-- start of Source material --
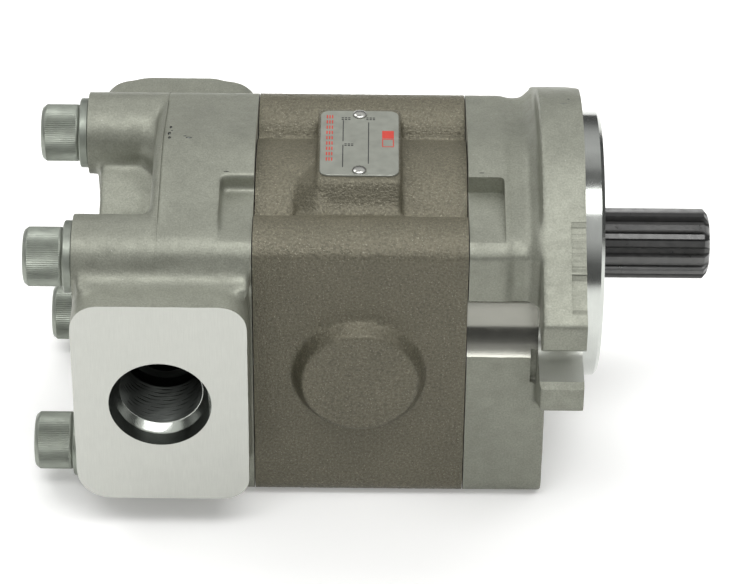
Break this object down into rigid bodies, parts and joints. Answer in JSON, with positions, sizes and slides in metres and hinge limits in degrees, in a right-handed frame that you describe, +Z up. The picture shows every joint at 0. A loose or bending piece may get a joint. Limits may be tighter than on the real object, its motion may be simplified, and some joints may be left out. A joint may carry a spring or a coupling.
{
  "type": "hydraulic gear pump",
  "caption": "External gear pump with an oval two-bolt flange, a splined drive shaft, square port blocks on its rear cover and long screws through three castings.",
  "frame": {"origin": "middle of the flat base that the pump stands on, halfway along between the screw heads and the shaft's splined end", "axes": "+X along the drive shaft towards its splined end, +Z up from the driven gear to the drive gear, -Y towards the suction port"},
  "size_m": [0.2092, 0.13, 0.115],
  "materials": {
    "cast_aluminium": "as cast, shot-blasted",
    "cast_iron": "sand cast, brown-grey",
    "gear_steel": "ground, oiled",
    "zinc_steel": "zinc plated",
    "bearing_aluminium": "machined",
    "bronze_bush": "bronze, machined",
    "seal_rubber": "matt",
    "backup_nylon": "matt",
    "plate_aluminium": "satin"
  },
  "bodies": {
    "pump_body": {"front_cover": "cast_aluminium", "gear_housing": "cast_iron", "rear_cover": "cast_aluminium", "front_bearing_block": "bearing_aluminium", "rear_bearing_block": "bearing_aluminium", "drive_front_bush": "bronze_bush", "drive_rear_bush": "bronze_bush", "driven_front_bush": "bronze_bush", "driven_rear_bush": "bronze_bush", "front_pressure_seal": "seal_rubber", "rear_pressure_seal": "seal_rubber", "front_seal_backup": "backup_nylon", "rear_seal_backup": "backup_nylon", "front_joint_seal": "seal_rubber", "rear_joint_seal": "seal_rubber", "shaft_seal": "seal_rubber", "seal_garter_spring": "gear_steel", "seal_circlip": "gear_steel", "cover_bolt_upper_front": "zinc_steel", "cover_bolt_upper_rear": "zinc_steel", "cover_bolt_lower_front": "zinc_steel", "cover_bolt_lower_rear": "zinc_steel", "bolt_washer_upper_front": "zinc_steel", "bolt_washer_upper_rear": "zinc_steel", "bolt_washer_lower_front": "zinc_steel", "bolt_washer_lower_rear": "zinc_steel", "front_dowel_suction": "gear_steel", "front_dowel_pressure": "gear_steel", "rear_dowel_suction": "gear_steel", "rear_dowel_pressure": "gear_steel", "nameplate": "plate_aluminium", "nameplate_rivet_front": "zinc_steel", "nameplate_rivet_rear": "zinc_steel"},
    "drive_rotor": {"drive_gear_shaft": "gear_steel"},
    "driven_rotor": {"driven_gear_shaft": "gear_steel"}
  },
  "joints": [
    {"name": "drive_spin", "type": "hinge", "parent": "pump_body", "child": "drive_rotor", "pos_m": [0, 0, 0.067], "axis": [1, 0, 0], "continuous": true},
    {"name": "driven_spin", "type": "hinge", "parent": "pump_body", "child": "driven_rotor", "pos_m": [0, 0, 0.03], "axis": [1, 0, 0], "continuous": true}
  ],
  "couplings": [
    {"joint": "driven_spin", "follows": "drive_spin", "ratio": -1}
  ]
}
-- end of Source material --
*Task statement*
Quote the data above in full, changing nothing.

*Final result*
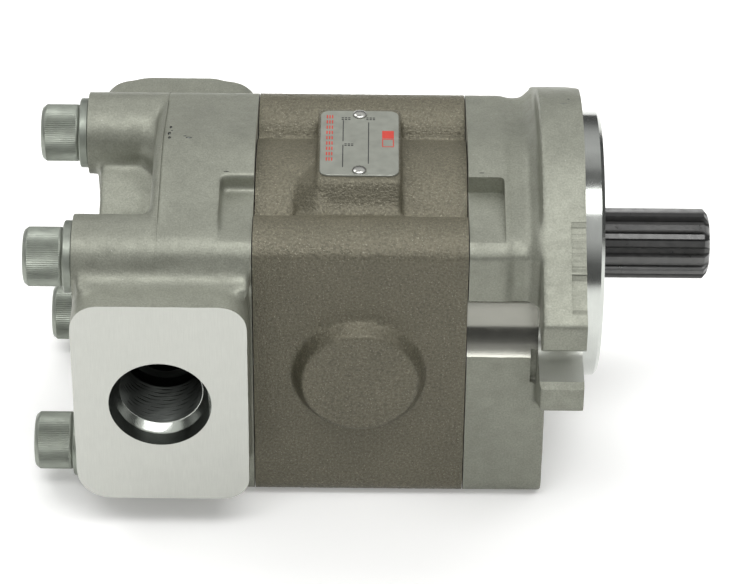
Break this object down into rigid bodies, parts and joints. Answer in JSON, with positions, sizes and slides in metres and hinge limits in degrees, in a right-handed frame that you describe, +Z up. The picture shows every joint at 0. A loose or bending piece may get a joint. Limits may be tighter than on the real object, its motion may be simplified, and some joints may be left out. A joint may carry a spring or a coupling.
{
  "type": "hydraulic gear pump",
  "caption": "External gear pump with an oval two-bolt flange, a splined drive shaft, square port blocks on its rear cover and long screws through three castings.",
  "frame": {"origin": "middle of the flat base that the pump stands on, halfway along between the screw heads and the shaft's splined end", "axes": "+X along the drive shaft towards its splined end, +Z up from the driven gear to the drive gear, -Y towards the suction port"},
  "size_m": [0.2092, 0.13, 0.115],
  "materials": {
    "cast_aluminium": "as cast, shot-blasted",
    "cast_iron": "sand cast, brown-grey",
    "gear_steel": "ground, oiled",
    "zinc_steel": "zinc plated",
    "bearing_aluminium": "machined",
    "bronze_bush": "bronze, machined",
    "seal_rubber": "matt",
    "backup_nylon": "matt",
    "plate_aluminium": "satin"
  },
  "bodies": {
    "pump_body": {"front_cover": "cast_aluminium", "gear_housing": "cast_iron", "rear_cover": "cast_aluminium", "front_bearing_block": "bearing_aluminium", "rear_bearing_block": "bearing_aluminium", "drive_front_bush": "bronze_bush", "drive_rear_bush": "bronze_bush", "driven_front_bush": "bronze_bush", "driven_rear_bush": "bronze_bush", "front_pressure_seal": "seal_rubber", "rear_pressure_seal": "seal_rubber", "front_seal_backup": "backup_nylon", "rear_seal_backup": "backup_nylon", "front_joint_seal": "seal_rubber", "rear_joint_seal": "seal_rubber", "shaft_seal": "seal_rubber", "seal_garter_spring": "gear_steel", "seal_circlip": "gear_steel", "cover_bolt_upper_front": "zinc_steel", "cover_bolt_upper_rear": "zinc_steel", "cover_bolt_lower_front": "zinc_steel", "cover_bolt_lower_rear": "zinc_steel", "bolt_washer_upper_front": "zinc_steel", "bolt_washer_upper_rear": "zinc_steel", "bolt_washer_lower_front": "zinc_steel", "bolt_washer_lower_rear": "zinc_steel", "front_dowel_suction": "gear_steel", "front_dowel_pressure": "gear_steel", "rear_dowel_suction": "gear_steel", "rear_dowel_pressure": "gear_steel", "nameplate": "plate_aluminium", "nameplate_rivet_front": "zinc_steel", "nameplate_rivet_rear": "zinc_steel"},
    "drive_rotor": {"drive_gear_shaft": "gear_steel"},
    "driven_rotor": {"driven_gear_shaft": "gear_steel"}
  },
  "joints": [
    {"name": "drive_spin", "type": "hinge", "parent": "pump_body", "child": "drive_rotor", "pos_m": [0, 0, 0.067], "axis": [1, 0, 0], "continuous": true},
    {"name": "driven_spin", "type": "hinge", "parent": "pump_body", "child": "driven_rotor", "pos_m": [0, 0, 0.03], "axis": [1, 0, 0], "continuous": true}
  ],
  "couplings": [
    {"joint": "driven_spin", "follows": "drive_spin", "ratio": -1}
  ]
}